# Exercise:
Output every entry exactly as given.

# Data supplied:

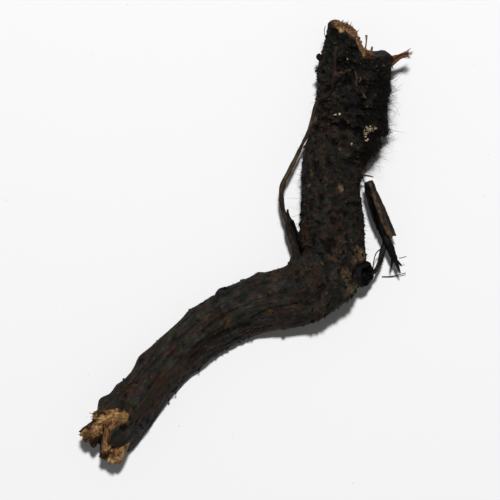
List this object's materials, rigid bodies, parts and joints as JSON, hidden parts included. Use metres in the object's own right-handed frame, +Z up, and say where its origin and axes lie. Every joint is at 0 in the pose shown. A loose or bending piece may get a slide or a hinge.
{
  "type": "dried root",
  "caption": "S-bent dried root with a broken crown and tip, torn side roots at the elbow and a wiry rootlet lying over the crown.",
  "frame": {"origin": "centre of the bounding box's base, on the surface the root lies on", "axes": "+Y along the root's overall length towards the broken crown, +Z up from the surface, +X towards the side with the split side root"},
  "size_m": [0.059, 0.0798, 0.0129],
  "materials": {
    "root_bark": "matte",
    "torn_bark": "matte",
    "wiry_core": "satin",
    "dark_core": "matte",
    "torn_wood": "matte"
  },
  "bodies": {
    "root": {"main_root": "root_bark", "left_side_root_bark": "torn_bark", "left_side_root_core": "wiry_core", "right_side_root_bark": "torn_bark", "right_side_root_core": "dark_core", "right_side_root_strand": "wiry_core", "crown_splinter": "torn_wood", "crown_fibre": "torn_wood", "neck_rootlet_stub": "wiry_core"}
  },
  "joints": []
}
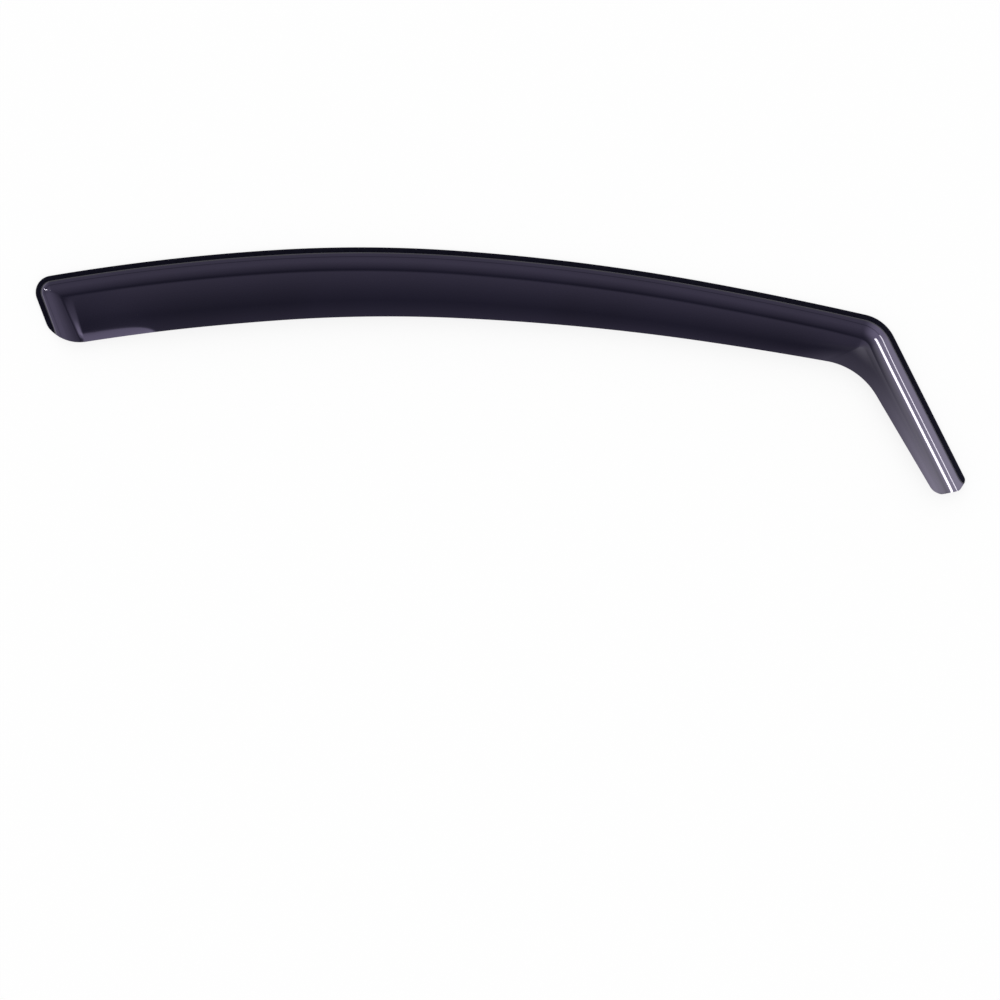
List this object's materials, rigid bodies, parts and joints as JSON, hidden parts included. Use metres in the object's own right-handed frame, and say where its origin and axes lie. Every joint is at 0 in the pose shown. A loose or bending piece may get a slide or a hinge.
{
  "type": "window rain deflector",
  "caption": "Long bowed in-channel wind and rain deflector of smoke acrylic for a side window, with a rounded rear end and a bent front leg.",
  "frame": {"origin": "on the back of the flange, halfway across it, under the highest point of the arch", "axes": "+X forward along the window to the front leg, +Y up the window, +Z away from the glass, with z = 0 the back of the flange"},
  "size_m": [0.9001, 0.2392, 0.0188],
  "materials": {
    "smoke_acrylic": "polished dark smoke acrylic with a faint violet cast"
  },
  "bodies": {
    "root": {"deflector": "smoke_acrylic"}
  },
  "joints": []
}
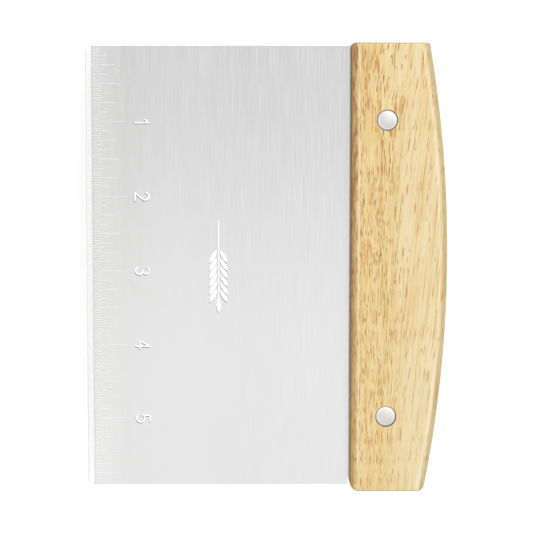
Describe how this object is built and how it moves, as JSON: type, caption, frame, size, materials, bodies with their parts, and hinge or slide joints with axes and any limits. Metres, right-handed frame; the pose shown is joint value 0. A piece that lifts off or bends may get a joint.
{
  "type": "bench scraper",
  "caption": "Bench scraper: flat steel blade with an etched inch scale and a ground edge, riveted into a hardwood handle with a gently curved back.",
  "frame": {"origin": "middle of the scraping edge, at the lowest point of the object held upright", "axes": "+X along the scraping edge in the direction in which the scale is read, +Y from the face with the scale to the plain face, +Z from the scraping edge up to the back of the handle"},
  "size_m": [0.1516, 0.018, 0.1225],
  "materials": {
    "blade_steel": "satin, brushed along the scraping edge",
    "handle_wood": "oiled pale hardwood with short orange-brown pores along the grain",
    "rivet_metal": "satin"
  },
  "bodies": {
    "root": {"blade": "blade_steel", "handle": "handle_wood", "left_rivet_pin": "rivet_metal", "left_rivet_sleeve": "rivet_metal", "right_rivet_pin": "rivet_metal", "right_rivet_sleeve": "rivet_metal"}
  },
  "joints": []
}
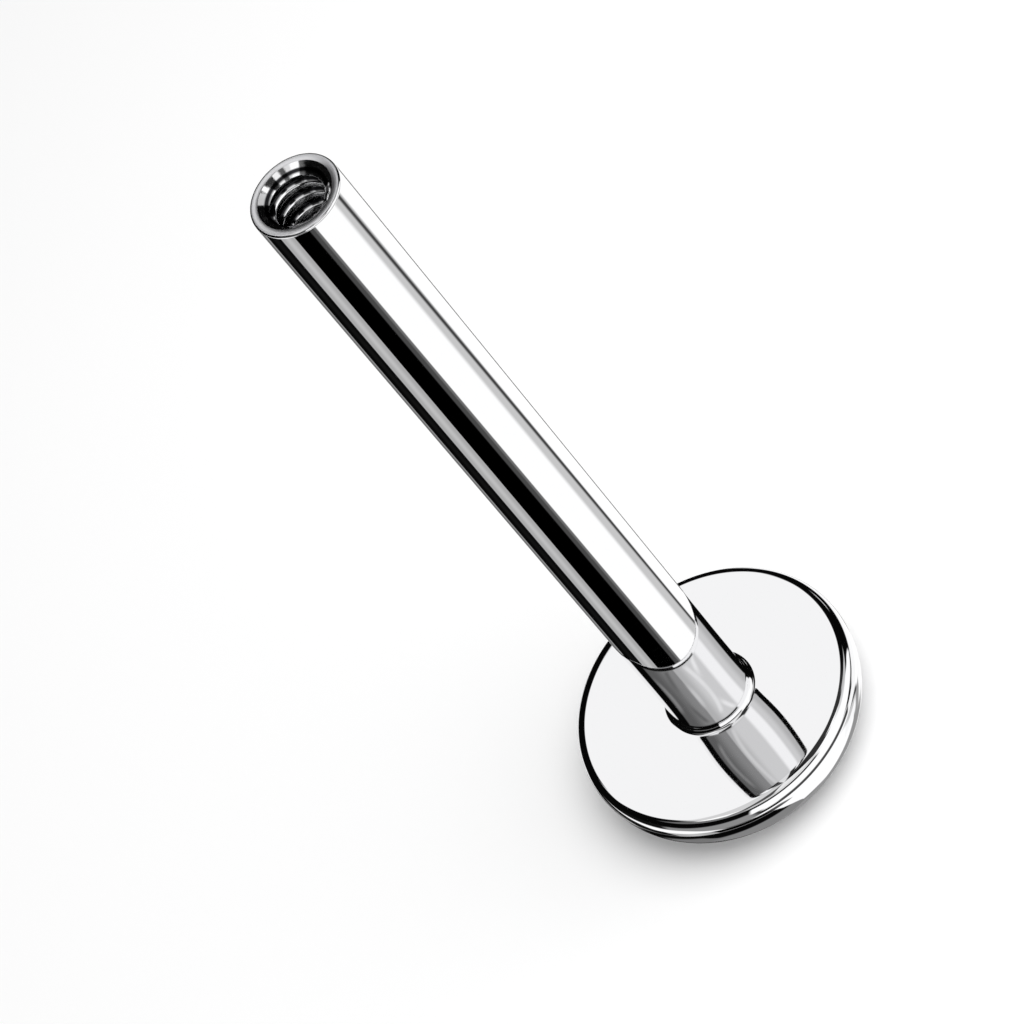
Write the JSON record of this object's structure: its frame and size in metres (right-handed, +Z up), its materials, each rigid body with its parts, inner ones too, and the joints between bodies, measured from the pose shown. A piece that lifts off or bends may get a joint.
{
  "type": "internally threaded labret stud",
  "caption": "Straight round post on a low domed round back, in one polished piece, with a blind internal thread in its free end for a screw-in top.",
  "frame": {"origin": "middle of the back's flat underside, on which the stud stands", "axes": "+Z up along the post, from the back to the threaded tip; the part is round, so X and Y are free"},
  "size_m": [0.0042, 0.0042, 0.0135],
  "materials": {
    "polished_steel": "mirror-polished surgical stainless steel"
  },
  "bodies": {
    "root": {"labret_stud": "polished_steel"}
  },
  "joints": []
}
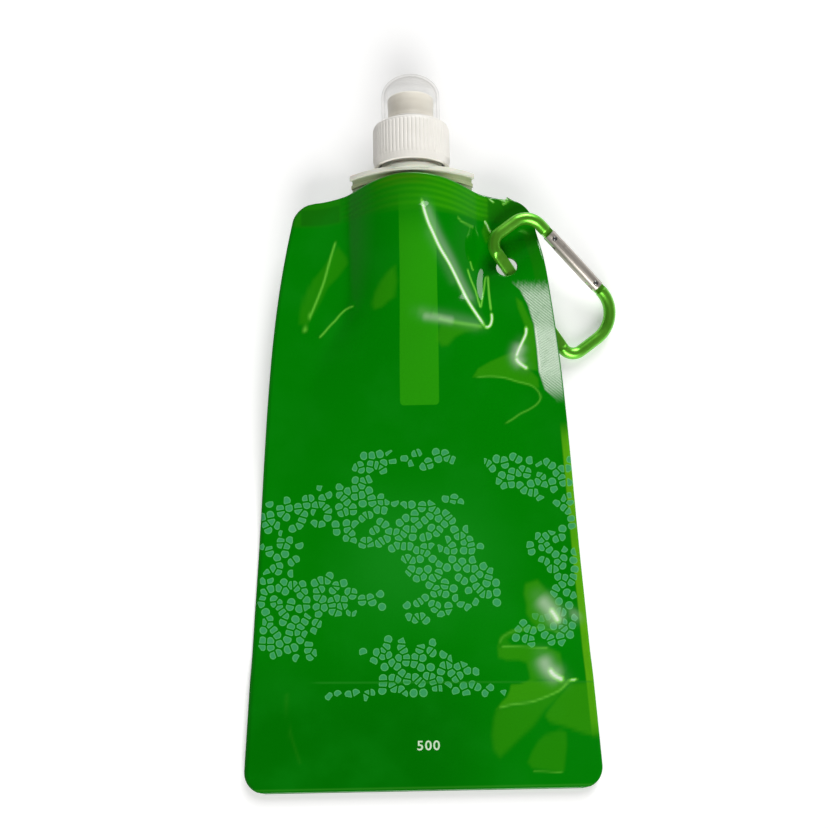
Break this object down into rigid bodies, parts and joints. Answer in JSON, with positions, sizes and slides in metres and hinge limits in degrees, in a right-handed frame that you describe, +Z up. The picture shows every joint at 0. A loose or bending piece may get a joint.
{
  "type": "collapsible water bottle",
  "caption": "Flat film drinking pouch with gusseted bottom, welded spout, ribbed screw cap, push-pull nozzle under a clear dust cover, and a small carabiner in its corner.",
  "frame": {"origin": "on the surface that the empty bottle lies on, on its centre line, at the fold of its bottom gusset, 37 mm from the pouch's bottom edge", "axes": "+Y from the pouch's bottom towards the cap, +Z up out of the printed front, +X across the pouch towards the corner with the carabiner"},
  "size_m": [0.1378, 0.2596, 0.0284],
  "materials": {
    "film": "glossy translucent film",
    "fitment": "natural, slightly translucent",
    "seal": "foamed liner",
    "cap": "satin moulded",
    "nozzle": "satin moulded",
    "clear_cover": "clear moulded",
    "anodised": "bright green anodised",
    "gate_tube": "satin drawn tube",
    "steel": "drawn wire"
  },
  "bodies": {
    "bottle": {"front_film_upper": "film", "back_film_upper": "film", "spout_fitment": "fitment"},
    "pouch_lower": {"front_film_lower": "film", "back_film_lower": "film", "bottom_gusset": "film"},
    "seal": {"cap_seal": "seal"},
    "cap": {"screw_cap": "cap"},
    "nozzle": {"nozzle": "nozzle"},
    "dust_cover": {"dust_cover": "clear_cover"},
    "carabiner": {"carabiner_frame": "anodised", "gate_pivot_pin": "steel"},
    "gate": {"carabiner_gate": "gate_tube", "gate_latch_pin": "steel", "gate_spring": "steel"},
    "plunger": {"gate_plunger": "steel"}
  },
  "joints": [
    {"name": "fold", "type": "hinge", "parent": "bottle", "child": "pouch_lower", "pos_m": [0, 0.038, 0.0034], "axis": [-1, 0, 0], "range_deg": [0, 160]},
    {"name": "cap_lift", "type": "slide", "parent": "bottle", "child": "seal", "axis": [0, 1, 0], "range_m": [0, 0.0065]},
    {"name": "cap_turn", "type": "hinge", "parent": "seal", "child": "cap", "pos_m": [0, 0.2, 0.0142], "axis": [0, 1, 0], "range_deg": [0, 720]},
    {"name": "nozzle_pull", "type": "slide", "parent": "cap", "child": "nozzle", "axis": [0, 1, 0], "range_m": [0, 0.004]},
    {"name": "dust_cover_lift", "type": "slide", "parent": "cap", "child": "dust_cover", "axis": [0, 1, 0], "range_m": [0, 0.03]},
    {"name": "carabiner_swing", "type": "hinge", "parent": "bottle", "child": "carabiner", "pos_m": [0.0339, 0.1487, 0.0142], "axis": [0, 0, 1], "range_deg": [-25, 4]},
    {"name": "gate_open", "type": "hinge", "parent": "carabiner", "child": "gate", "pos_m": [0.05131, 0.1591, 0.01363], "axis": [-0.1697, 0.2318, -0.9579], "range_deg": [0, 25], "stiffness_Nm_per_rad": 0.008, "springref_deg": -17.19},
    {"name": "plunger_slide", "type": "slide", "parent": "gate", "child": "plunger", "axis": [0.6788, -0.6772, -0.2841], "range_m": [0, 0.0009], "deforming": ["gate_spring"]}
  ],
  "couplings": [
    {"joint": "cap_lift", "follows": "cap_turn", "m_per_rad": 0.0005093},
    {"joint": "plunger_slide", "follows": "gate_open", "m_per_rad": 0.00195}
  ]
}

# Answer in full:
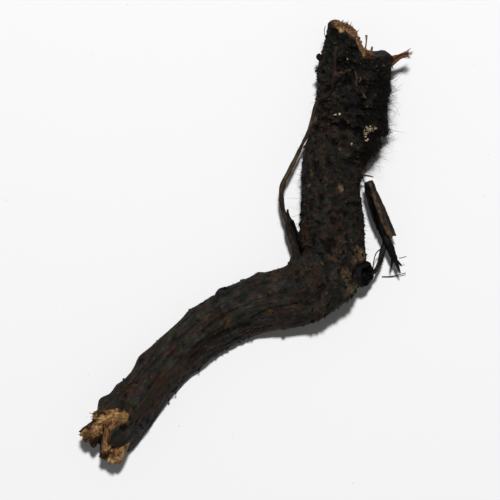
List this object's materials, rigid bodies, parts and joints as JSON, hidden parts included. Use metres in the object's own right-handed frame, +Z up, and say where its origin and axes lie. Every joint is at 0 in the pose shown. A loose or bending piece may get a slide or a hinge.
{
  "type": "dried root",
  "caption": "S-bent dried root with a broken crown and tip, torn side roots at the elbow and a wiry rootlet lying over the crown.",
  "frame": {"origin": "centre of the bounding box's base, on the surface the root lies on", "axes": "+Y along the root's overall length towards the broken crown, +Z up from the surface, +X towards the side with the split side root"},
  "size_m": [0.059, 0.0798, 0.0129],
  "materials": {
    "root_bark": "matte",
    "torn_bark": "matte",
    "wiry_core": "satin",
    "dark_core": "matte",
    "torn_wood": "matte"
  },
  "bodies": {
    "root": {"main_root": "root_bark", "left_side_root_bark": "torn_bark", "left_side_root_core": "wiry_core", "right_side_root_bark": "torn_bark", "right_side_root_core": "dark_core", "right_side_root_strand": "wiry_core", "crown_splinter": "torn_wood", "crown_fibre": "torn_wood", "neck_rootlet_stub": "wiry_core"}
  },
  "joints": []
}
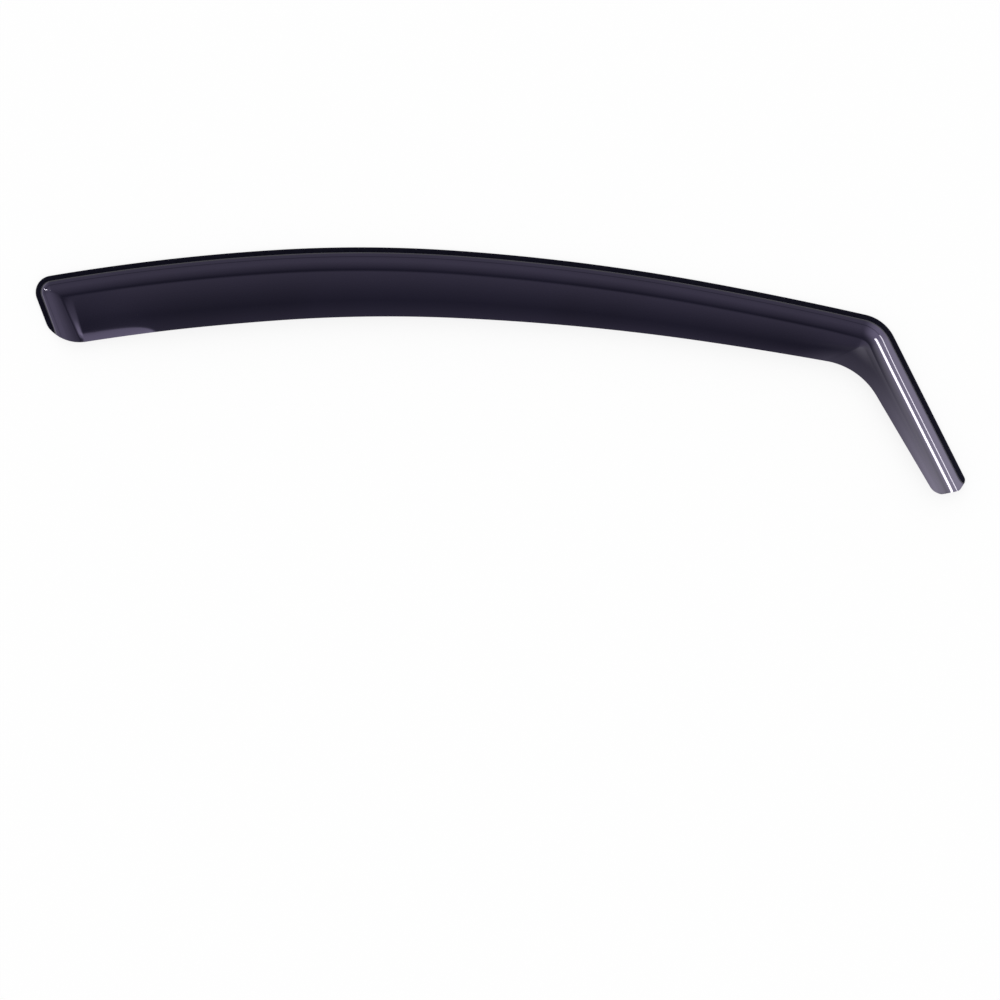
List this object's materials, rigid bodies, parts and joints as JSON, hidden parts included. Use metres in the object's own right-handed frame, and say where its origin and axes lie. Every joint is at 0 in the pose shown. A loose or bending piece may get a slide or a hinge.
{
  "type": "window rain deflector",
  "caption": "Long bowed in-channel wind and rain deflector of smoke acrylic for a side window, with a rounded rear end and a bent front leg.",
  "frame": {"origin": "on the back of the flange, halfway across it, under the highest point of the arch", "axes": "+X forward along the window to the front leg, +Y up the window, +Z away from the glass, with z = 0 the back of the flange"},
  "size_m": [0.9001, 0.2392, 0.0188],
  "materials": {
    "smoke_acrylic": "polished dark smoke acrylic with a faint violet cast"
  },
  "bodies": {
    "root": {"deflector": "smoke_acrylic"}
  },
  "joints": []
}
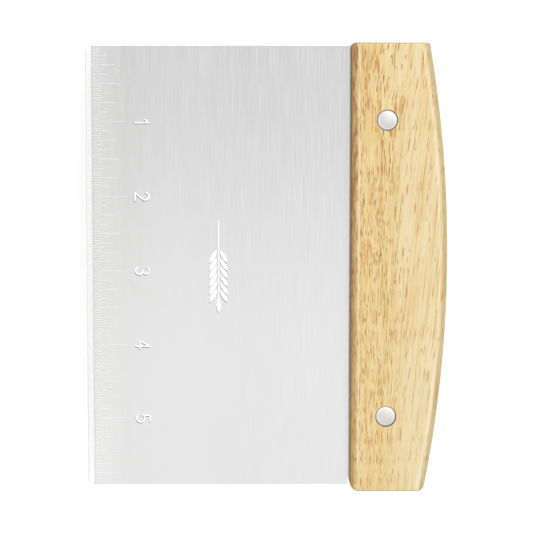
Describe how this object is built and how it moves, as JSON: type, caption, frame, size, materials, bodies with their parts, and hinge or slide joints with axes and any limits. Metres, right-handed frame; the pose shown is joint value 0. A piece that lifts off or bends may get a joint.
{
  "type": "bench scraper",
  "caption": "Bench scraper: flat steel blade with an etched inch scale and a ground edge, riveted into a hardwood handle with a gently curved back.",
  "frame": {"origin": "middle of the scraping edge, at the lowest point of the object held upright", "axes": "+X along the scraping edge in the direction in which the scale is read, +Y from the face with the scale to the plain face, +Z from the scraping edge up to the back of the handle"},
  "size_m": [0.1516, 0.018, 0.1225],
  "materials": {
    "blade_steel": "satin, brushed along the scraping edge",
    "handle_wood": "oiled pale hardwood with short orange-brown pores along the grain",
    "rivet_metal": "satin"
  },
  "bodies": {
    "root": {"blade": "blade_steel", "handle": "handle_wood", "left_rivet_pin": "rivet_metal", "left_rivet_sleeve": "rivet_metal", "right_rivet_pin": "rivet_metal", "right_rivet_sleeve": "rivet_metal"}
  },
  "joints": []
}
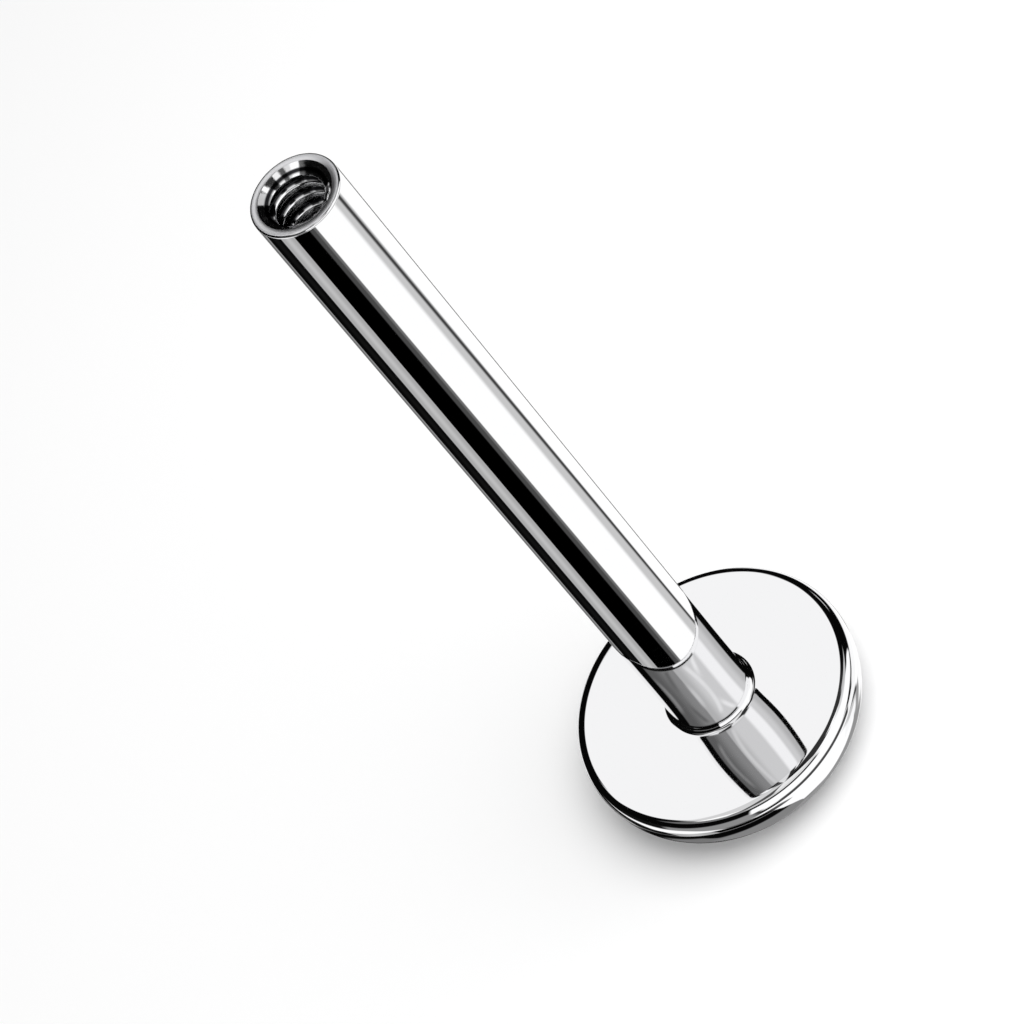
Write the JSON record of this object's structure: its frame and size in metres (right-handed, +Z up), its materials, each rigid body with its parts, inner ones too, and the joints between bodies, measured from the pose shown. A piece that lifts off or bends may get a joint.
{
  "type": "internally threaded labret stud",
  "caption": "Straight round post on a low domed round back, in one polished piece, with a blind internal thread in its free end for a screw-in top.",
  "frame": {"origin": "middle of the back's flat underside, on which the stud stands", "axes": "+Z up along the post, from the back to the threaded tip; the part is round, so X and Y are free"},
  "size_m": [0.0042, 0.0042, 0.0135],
  "materials": {
    "polished_steel": "mirror-polished surgical stainless steel"
  },
  "bodies": {
    "root": {"labret_stud": "polished_steel"}
  },
  "joints": []
}
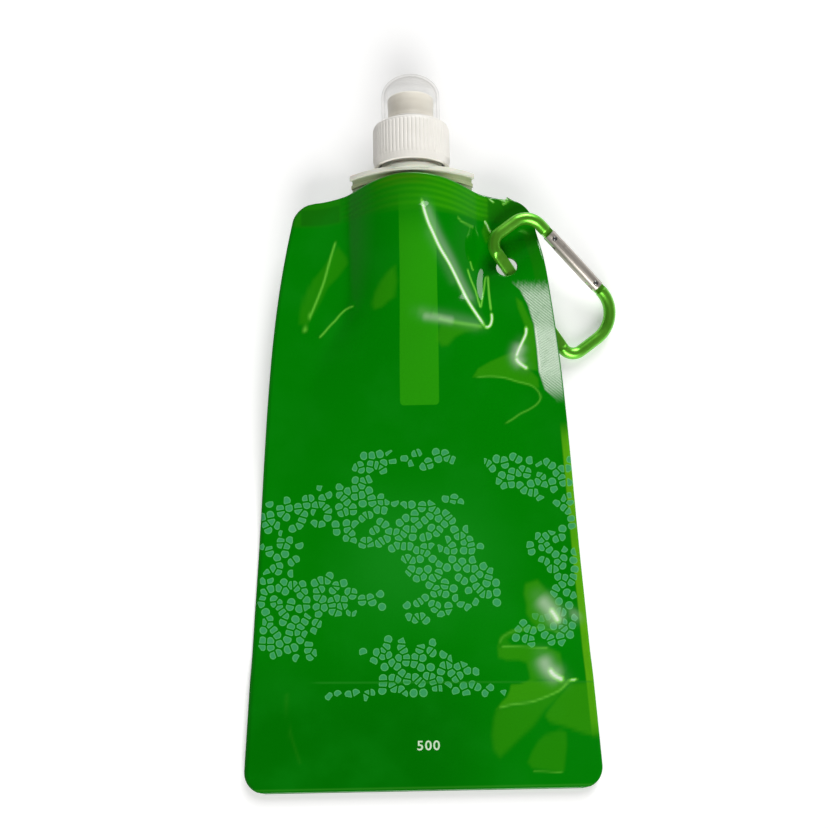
Break this object down into rigid bodies, parts and joints. Answer in JSON, with positions, sizes and slides in metres and hinge limits in degrees, in a right-handed frame that you describe, +Z up. The picture shows every joint at 0. A loose or bending piece may get a joint.
{
  "type": "collapsible water bottle",
  "caption": "Flat film drinking pouch with gusseted bottom, welded spout, ribbed screw cap, push-pull nozzle under a clear dust cover, and a small carabiner in its corner.",
  "frame": {"origin": "on the surface that the empty bottle lies on, on its centre line, at the fold of its bottom gusset, 37 mm from the pouch's bottom edge", "axes": "+Y from the pouch's bottom towards the cap, +Z up out of the printed front, +X across the pouch towards the corner with the carabiner"},
  "size_m": [0.1378, 0.2596, 0.0284],
  "materials": {
    "film": "glossy translucent film",
    "fitment": "natural, slightly translucent",
    "seal": "foamed liner",
    "cap": "satin moulded",
    "nozzle": "satin moulded",
    "clear_cover": "clear moulded",
    "anodised": "bright green anodised",
    "gate_tube": "satin drawn tube",
    "steel": "drawn wire"
  },
  "bodies": {
    "bottle": {"front_film_upper": "film", "back_film_upper": "film", "spout_fitment": "fitment"},
    "pouch_lower": {"front_film_lower": "film", "back_film_lower": "film", "bottom_gusset": "film"},
    "seal": {"cap_seal": "seal"},
    "cap": {"screw_cap": "cap"},
    "nozzle": {"nozzle": "nozzle"},
    "dust_cover": {"dust_cover": "clear_cover"},
    "carabiner": {"carabiner_frame": "anodised", "gate_pivot_pin": "steel"},
    "gate": {"carabiner_gate": "gate_tube", "gate_latch_pin": "steel", "gate_spring": "steel"},
    "plunger": {"gate_plunger": "steel"}
  },
  "joints": [
    {"name": "fold", "type": "hinge", "parent": "bottle", "child": "pouch_lower", "pos_m": [0, 0.038, 0.0034], "axis": [-1, 0, 0], "range_deg": [0, 160]},
    {"name": "cap_lift", "type": "slide", "parent": "bottle", "child": "seal", "axis": [0, 1, 0], "range_m": [0, 0.0065]},
    {"name": "cap_turn", "type": "hinge", "parent": "seal", "child": "cap", "pos_m": [0, 0.2, 0.0142], "axis": [0, 1, 0], "range_deg": [0, 720]},
    {"name": "nozzle_pull", "type": "slide", "parent": "cap", "child": "nozzle", "axis": [0, 1, 0], "range_m": [0, 0.004]},
    {"name": "dust_cover_lift", "type": "slide", "parent": "cap", "child": "dust_cover", "axis": [0, 1, 0], "range_m": [0, 0.03]},
    {"name": "carabiner_swing", "type": "hinge", "parent": "bottle", "child": "carabiner", "pos_m": [0.0339, 0.1487, 0.0142], "axis": [0, 0, 1], "range_deg": [-25, 4]},
    {"name": "gate_open", "type": "hinge", "parent": "carabiner", "child": "gate", "pos_m": [0.05131, 0.1591, 0.01363], "axis": [-0.1697, 0.2318, -0.9579], "range_deg": [0, 25], "stiffness_Nm_per_rad": 0.008, "springref_deg": -17.19},
    {"name": "plunger_slide", "type": "slide", "parent": "gate", "child": "plunger", "axis": [0.6788, -0.6772, -0.2841], "range_m": [0, 0.0009], "deforming": ["gate_spring"]}
  ],
  "couplings": [
    {"joint": "cap_lift", "follows": "cap_turn", "m_per_rad": 0.0005093},
    {"joint": "plunger_slide", "follows": "gate_open", "m_per_rad": 0.00195}
  ]
}